With strong foundations in printmaking, Ralph’s practice has evolved to encompass photography, creative writing, performance, installation and site-specific interventions such as projection, spray painting and sticker bombing. In 2022 Ralph was awarded a Professional Doctorate in Fine Art from the University of East London. He works as a printmaking technician at the Glasgow School of Art, exhibiting regularly in Glasgow and Greater London. Ralph has been awarded the Clifford Chance Purchase Prize, the Curwen Studio Prize and the Prix de Print for his art. | @between_the_images

Fiona Robertson

Fiona Robertson is an artist based in Glasgow. She studied at Chelsea School of Art, Glasgow School of Art, and Warsaw Academy of the Arts. Fiona has been a Lecturer in the Painting and Printmaking Department of the Glasgow School of Art since the late 1990’s.  Her work spans a range of mediums including drawing, painting, sculpture, and experimental film. The films have been selected for international competitions at festivals such as Oberhausen and Go Short. She also exhibits locally, recently solo exhibitions include tit-bits that was held at South Block, Glasgow in November 2023 and SALTHOUSE held in the Reid Corridor Gallery at Glasgow School of Art in 2024. Fiona regularly collaborates with, and is commissioned by, performance and theatre makers. In 2017, her site-specific sculpture and film Bad Sheep was screened as part of a touring performance promenade.


Douglas Rogerson

Douglas Rogerson grew up in Knoxville, Tennessee USA and studied a combination of physics, philosophy, and art at Washington University in St. Louis, Missouri. He subsequently received a fellowship at Akademie Schloss Solitude in Stuttgart, Germany under the disciplines of Visual Art and Humanities before joining the fabrication industry in Brooklyn, New York for several years. He is currently pursuing his MFA at Glasgow School of Art.

Sunny Townsend

Sunny is a Masters student at Glasgow School of Art, focusing on printmaking to illuminate the local sea life. 

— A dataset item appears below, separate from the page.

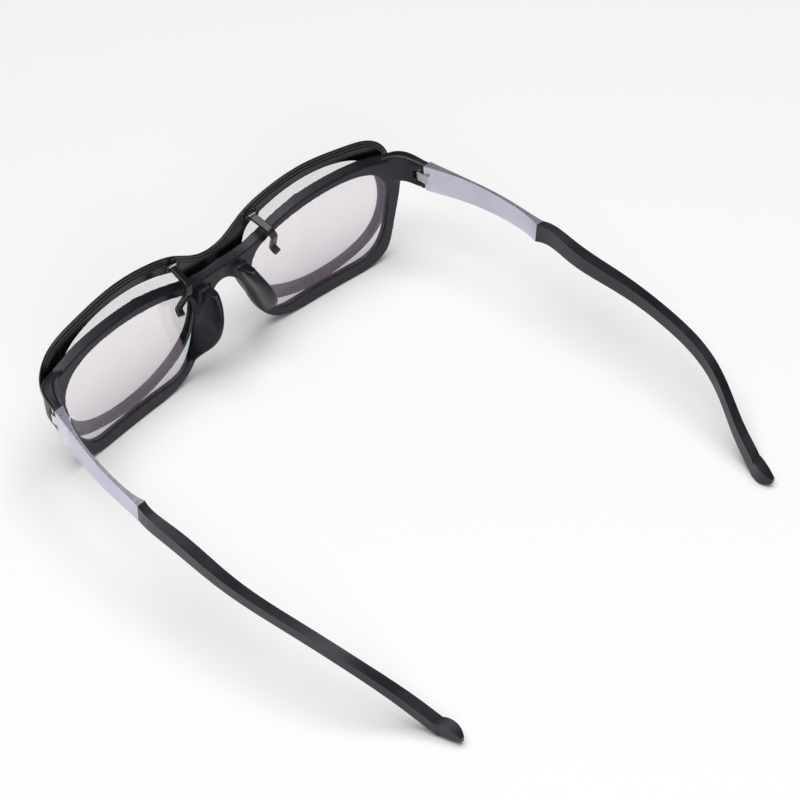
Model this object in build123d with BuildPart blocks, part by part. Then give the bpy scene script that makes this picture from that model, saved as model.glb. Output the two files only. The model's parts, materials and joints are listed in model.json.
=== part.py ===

Scotland has its own mini reefs full of weird and wonderful creatures! And she wants everyone to get how incredibly cool, but also fragile and few, these special places are now. Sunny weaves in elements of maths, data, ecology and worry from her background – working as a divemaster on the Great Barrier Reef, studying for a PhD in mathematical ecology from Glasgow Uni, travelling Africa teaching statistics, coding for a tech startup, and leading Scotland’s peatland restoration data team.

Yatong Tan

Yihao Li

Yihao’s works articulate a symbiotic relationship between form, materiality, and cultural identity, serving as a testament to the ongoing exploration of artistic expression and the complexities of human existence.